Extracted information:

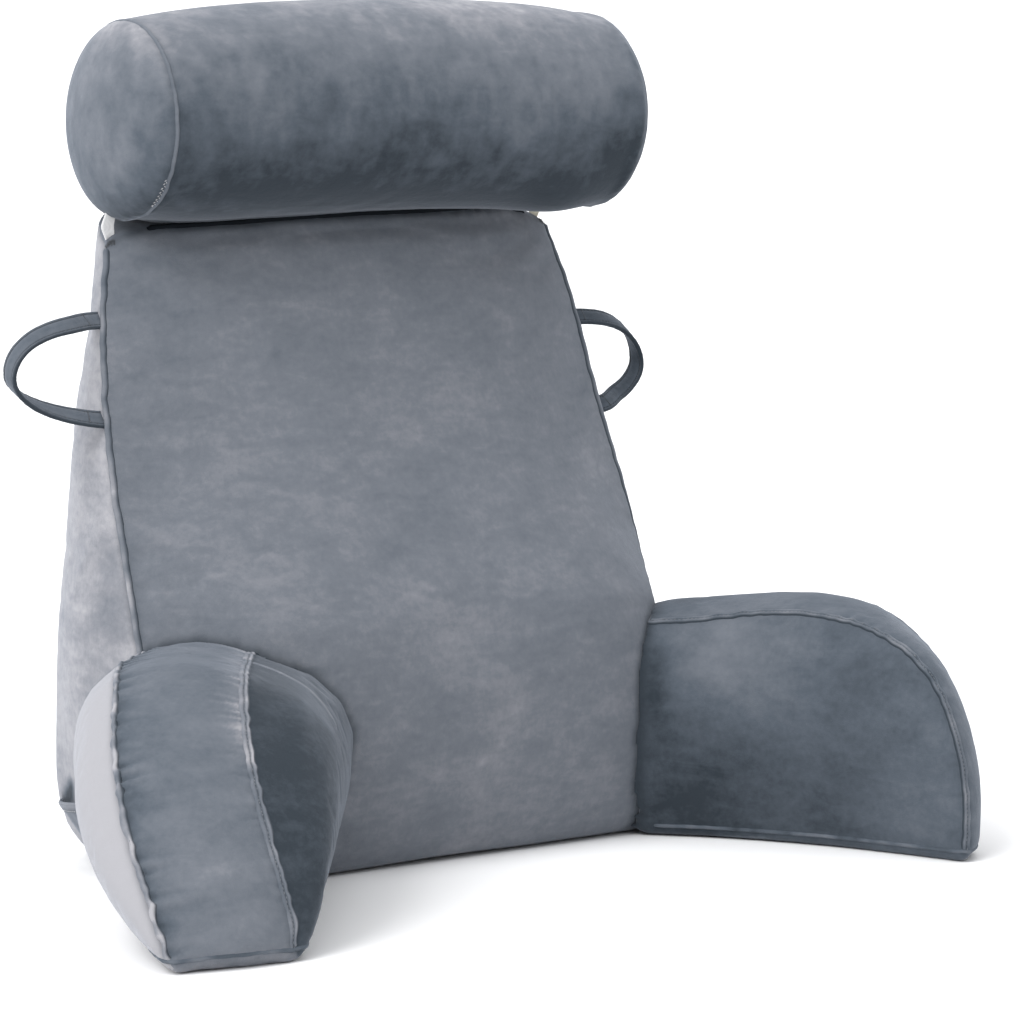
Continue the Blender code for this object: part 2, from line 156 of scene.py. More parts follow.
def makeVelvet(name, facts):
    material, shader = newMaterial(name)
    start = Wire(material.node_tree)
    place = start.node("ShaderNodeTexCoord", {}, {}, 3)
    tone = start.node("ShaderNodeAttribute", {"attribute_name": "tone"}, {}, 2)
    paintedShade = start.node("ShaderNodeAttribute", {"attribute_name": "paintedShade"}, {}, 2)
    stretched = place.node("ShaderNodeMapping", {}, {"Vector": place, "Scale": facts["brushStretch"]})
    patches = place.grain(facts["patchScale"], 3.0, 0.55, 0.6)
    strokes = stretched.grain(facts["brushScale"], 4.0, 0.62, 0.8)
    specks = place.grain(facts["speckScale"], 2.0, 0.6)
    pile = place.grain(facts["pileScale"], 1.0, 0.5)
    patchShare, strokeShare, speckShare, pileShare = facts["shares"]
    nap = patchShare * patches + strokeShare * strokes + speckShare * specks + pileShare * pile
    nap = (nap - facts["average"]) * facts["contrast"] + tone
    shades = ((0.0, "deep"), (0.33, "middle"), (0.66, "pale"), (0.83, "soft"), (1.0, "bright"))
    stops = [(stop, facts[shade]) for stop, shade in shades]
    color = start.node("ShaderNodeValToRGB", {"stops": stops}, {0: nap})
    # painted shade in grooves, folds and where pieces touch darkens the colour towards deep
    paintedShade.clamped().mixed(color, facts["deep"]).into(shader, "Base Color")
    (1.0 - facts["shine"] * nap.clamped()).into(shader, "Roughness")
    pileShare, speckShare, strokeShare = facts["reliefShares"]
    relief = pile * pileShare + specks * speckShare + strokes * strokeShare
    bumped(relief, facts["bump"], facts["pileDepth"]).into(shader, "Normal")
    setConstants(shader, {
        "Sheen Weight": facts["sheen"],
        "Sheen Roughness": facts["sheenRoughness"],
        "Sheen Tint": facts["sheenTint"],
        "Specular IOR Level": 0.12,
    })
    return material


def makeElastic(name, color, shadow):
    # fine ribs along the band, crossed by its weft
    material, shader = newMaterial(name)
    start = Wire(material.node_tree)
    place = start.node("ShaderNodeTexCoord", {}, {}, 3)
    across = start.node("ShaderNodeTexWave", {"bands_direction": "X"}, {"Vector": place, "Scale": 330.0})
    down = start.node("ShaderNodeTexWave", {"bands_direction": "Z"}, {
        "Vector": place, "Scale": 420.0, "Distortion": 2.0, "Detail Scale": 2.0})
    dirt = place.grain(90.0, 3.0, 0.6)
    weave = across * 0.6 + down * 0.4
    (weave * 0.7 + dirt * 0.5).clamped().mixed(shadow, color).into(shader, "Base Color")
    bumped(weave, 0.7, 0.3 * mm).into(shader, "Normal")
    (0.9 - 0.2 * weave).into(shader, "Roughness")
    setConstants(shader, {"Sheen Weight": 0.15, "Specular IOR Level": 0.25})
    return material


def makeThread(name, color):
    material, shader = newMaterial(name)
    place = Wire(material.node_tree).node("ShaderNodeTexCoord", {}, {}, 3)
    twist = place.grain(900.0, 1.0)
    dark = tuple(channel * 0.6 for channel in color[:3]) + (1.0,)
    twist.mixed(dark, color).into(shader, "Base Color")
    bumped(twist, 0.5, 0.2 * mm).into(shader, "Normal")
    setConstants(shader, {"Roughness": 0.75, "Sheen Weight": 0.3})
    return material


# seams: cheapest walks along the creases of a CAD solid

creaseFacts = {
    "sharp": 60,  # degrees from which on a crease counts in full
    "saving": 0.95,  # share of the way that a full crease saves
    "pull": 0.010,  # how far each radian of crease draws a seam's end to it
}


def weldedCopy(node):
    bm = bmesh.new()
    bm.from_mesh(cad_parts[node].data)
    bmesh.ops.remove_doubles(bm, verts=bm.verts, dist=0.01 * mm)
    bm.normal_update()
    return bm


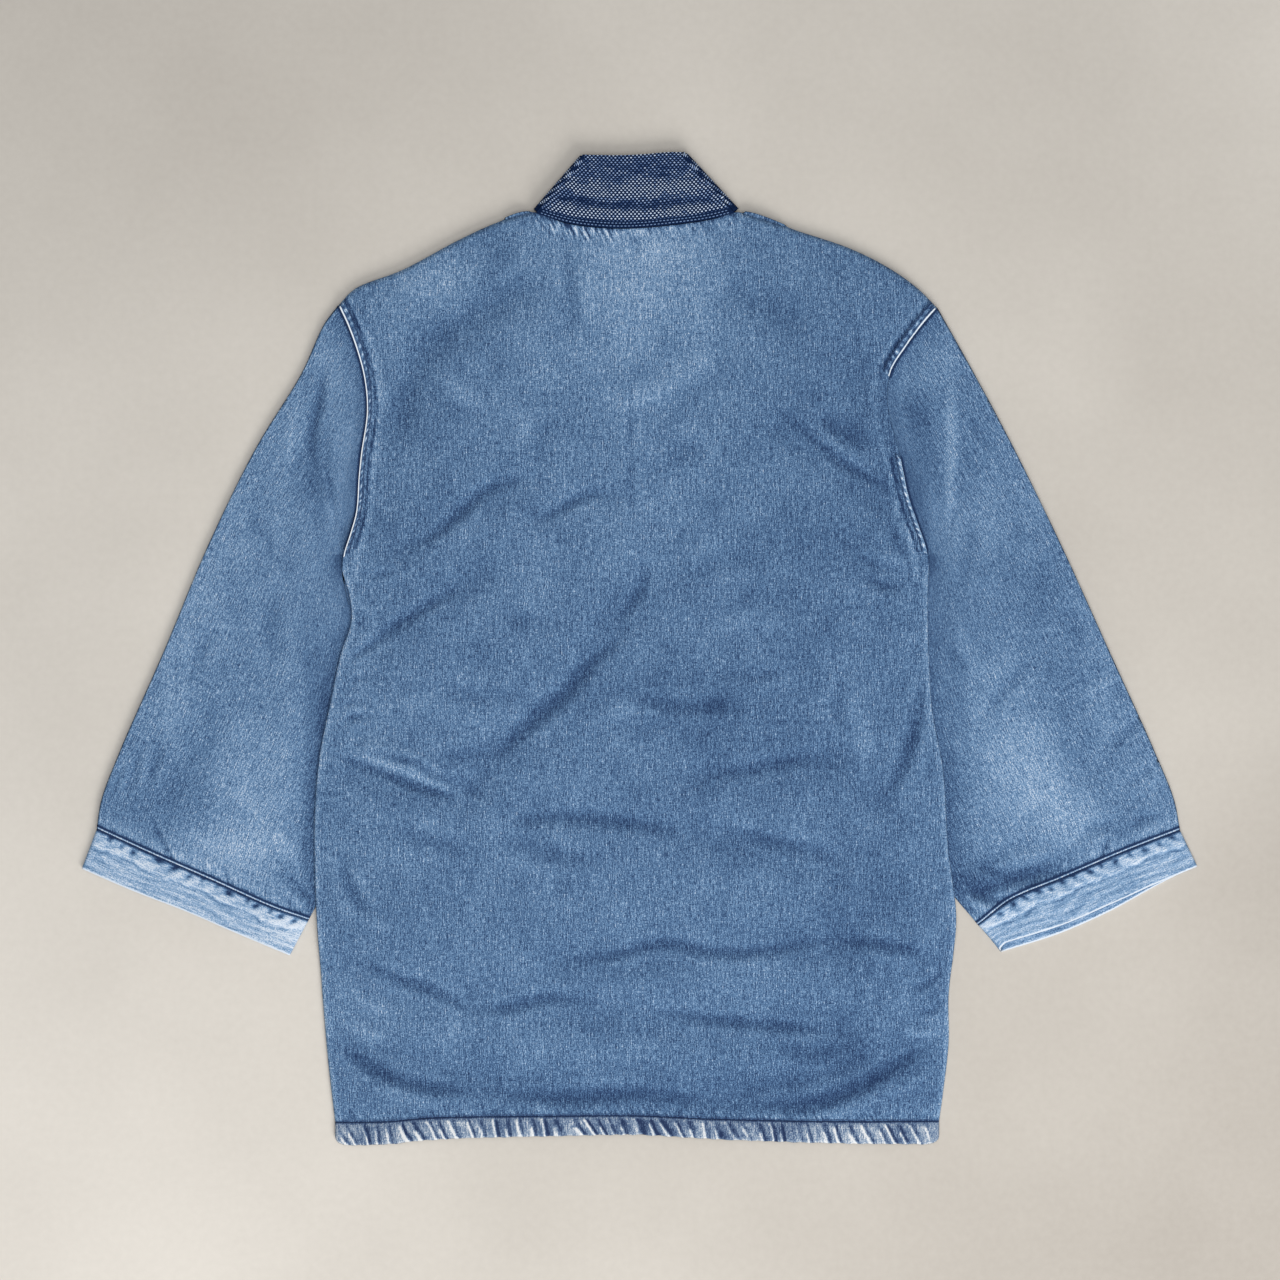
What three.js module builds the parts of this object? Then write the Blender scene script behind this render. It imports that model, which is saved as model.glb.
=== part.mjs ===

Stated problem: Every line from the one containing "What three.js module" through the end of the entries above must be echoed exactly, with both ends kept.

Response:
What three.js module builds the parts of this object? Then write the Blender scene script behind this render. It imports that model, which is saved as model.glb.
=== part.mjs ===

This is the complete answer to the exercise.